_What you should do_: Extract all of the entries and give them again, word for word.

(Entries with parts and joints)
>>>>>

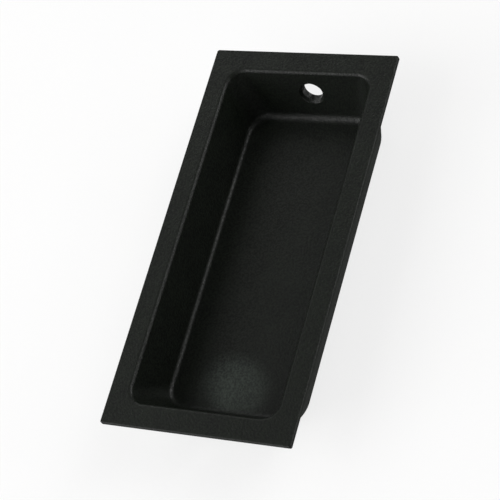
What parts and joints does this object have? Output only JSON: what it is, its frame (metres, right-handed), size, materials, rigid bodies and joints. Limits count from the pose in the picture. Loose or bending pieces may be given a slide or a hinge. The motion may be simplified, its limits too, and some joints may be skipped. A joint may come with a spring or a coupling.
{
  "type": "rectangular flush pull",
  "caption": "Rectangular flush pull for a sliding or pocket door: a thin flange around a deep coved finger recess, with a slanted countersunk screw hole in each end wall.",
  "frame": {"origin": "centre of the flange's underside, on the door's face, at the middle of the mortise", "axes": "+Z out of the door through the mouth of the recess, +Y up the pull's length, +X to the right seen from in front; the pan behind the flange lies at negative Z"},
  "size_m": [0.0444, 0.092, 0.0144],
  "materials": {
    "black_paint": "satin"
  },
  "bodies": {
    "root": {"flush_pull": "black_paint"}
  },
  "joints": []
}
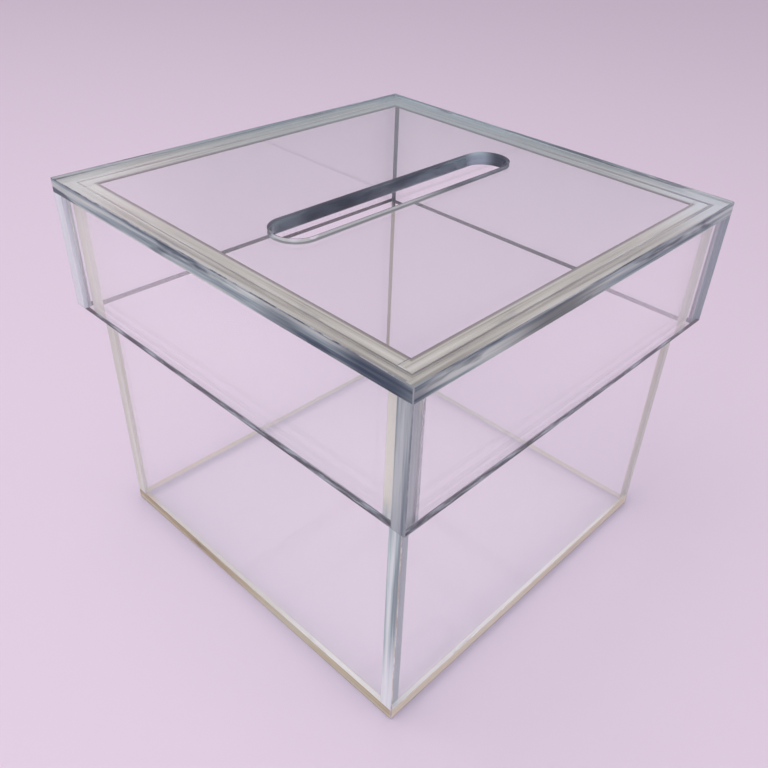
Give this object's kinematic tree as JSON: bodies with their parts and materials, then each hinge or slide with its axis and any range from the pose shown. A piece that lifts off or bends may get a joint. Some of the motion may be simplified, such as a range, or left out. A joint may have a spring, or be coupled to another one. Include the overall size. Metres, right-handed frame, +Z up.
{
  "type": "donation box",
  "caption": "Clear square donation box: open-topped body of cemented flat panels under a lift-off skirted lid with a round-ended slot.",
  "frame": {"origin": "middle of the underside, on the surface that the box stands on", "axes": "+Z up, X along the slot, -Y towards the front of the box"},
  "size_m": [0.2, 0.2, 0.174],
  "materials": {
    "body_sheet": "clear cast acrylic sheet, polished faces and edges",
    "lid_sheet": "clear cast acrylic sheet, polished faces and edges"
  },
  "bodies": {
    "box": {"floor_panel": "body_sheet", "front_wall": "body_sheet", "back_wall": "body_sheet", "left_wall": "body_sheet", "right_wall": "body_sheet"},
    "lid": {"lid_top": "lid_sheet", "lid_front": "lid_sheet", "lid_back": "lid_sheet", "lid_left": "lid_sheet", "lid_right": "lid_sheet"}
  },
  "joints": [
    {"name": "lid_lift", "type": "slide", "parent": "box", "child": "lid", "axis": [0, 0, 1], "range_m": [0, 0.09]}
  ]
}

<<<<<

_Task response_:
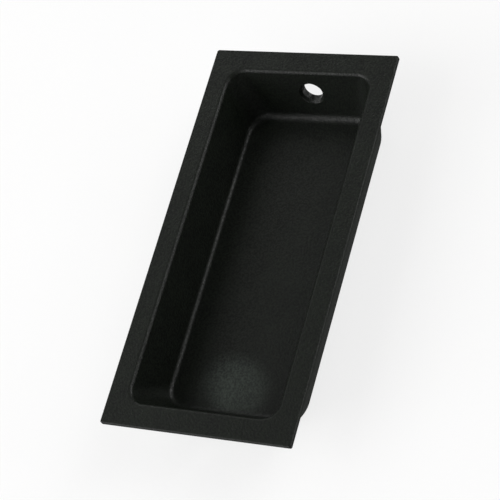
What parts and joints does this object have? Output only JSON: what it is, its frame (metres, right-handed), size, materials, rigid bodies and joints. Limits count from the pose in the picture. Loose or bending pieces may be given a slide or a hinge. The motion may be simplified, its limits too, and some joints may be skipped. A joint may come with a spring or a coupling.
{
  "type": "rectangular flush pull",
  "caption": "Rectangular flush pull for a sliding or pocket door: a thin flange around a deep coved finger recess, with a slanted countersunk screw hole in each end wall.",
  "frame": {"origin": "centre of the flange's underside, on the door's face, at the middle of the mortise", "axes": "+Z out of the door through the mouth of the recess, +Y up the pull's length, +X to the right seen from in front; the pan behind the flange lies at negative Z"},
  "size_m": [0.0444, 0.092, 0.0144],
  "materials": {
    "black_paint": "satin"
  },
  "bodies": {
    "root": {"flush_pull": "black_paint"}
  },
  "joints": []
}
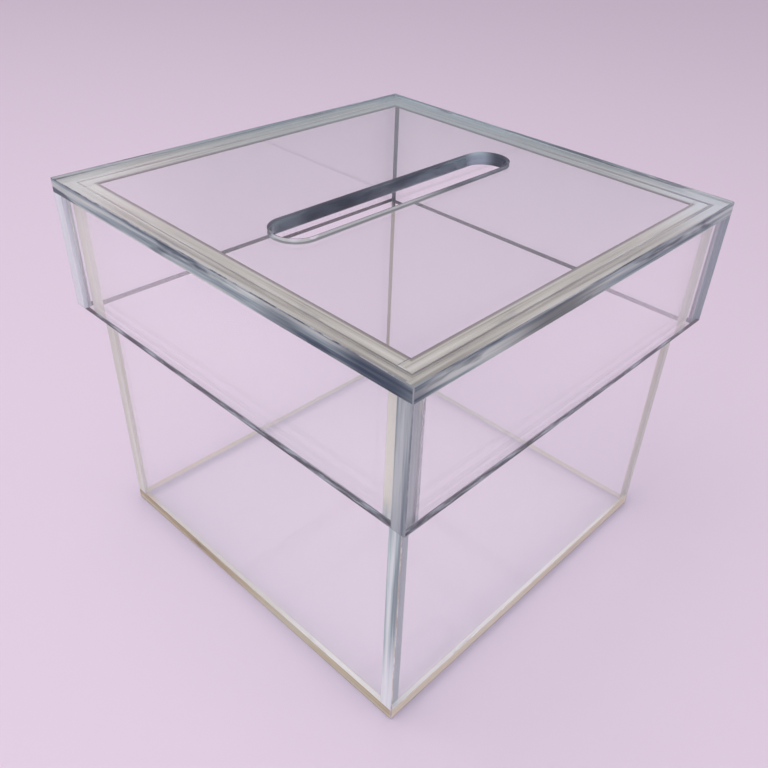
Give this object's kinematic tree as JSON: bodies with their parts and materials, then each hinge or slide with its axis and any range from the pose shown. A piece that lifts off or bends may get a joint. Some of the motion may be simplified, such as a range, or left out. A joint may have a spring, or be coupled to another one. Include the overall size. Metres, right-handed frame, +Z up.
{
  "type": "donation box",
  "caption": "Clear square donation box: open-topped body of cemented flat panels under a lift-off skirted lid with a round-ended slot.",
  "frame": {"origin": "middle of the underside, on the surface that the box stands on", "axes": "+Z up, X along the slot, -Y towards the front of the box"},
  "size_m": [0.2, 0.2, 0.174],
  "materials": {
    "body_sheet": "clear cast acrylic sheet, polished faces and edges",
    "lid_sheet": "clear cast acrylic sheet, polished faces and edges"
  },
  "bodies": {
    "box": {"floor_panel": "body_sheet", "front_wall": "body_sheet", "back_wall": "body_sheet", "left_wall": "body_sheet", "right_wall": "body_sheet"},
    "lid": {"lid_top": "lid_sheet", "lid_front": "lid_sheet", "lid_back": "lid_sheet", "lid_left": "lid_sheet", "lid_right": "lid_sheet"}
  },
  "joints": [
    {"name": "lid_lift", "type": "slide", "parent": "box", "child": "lid", "axis": [0, 0, 1], "range_m": [0, 0.09]}
  ]
}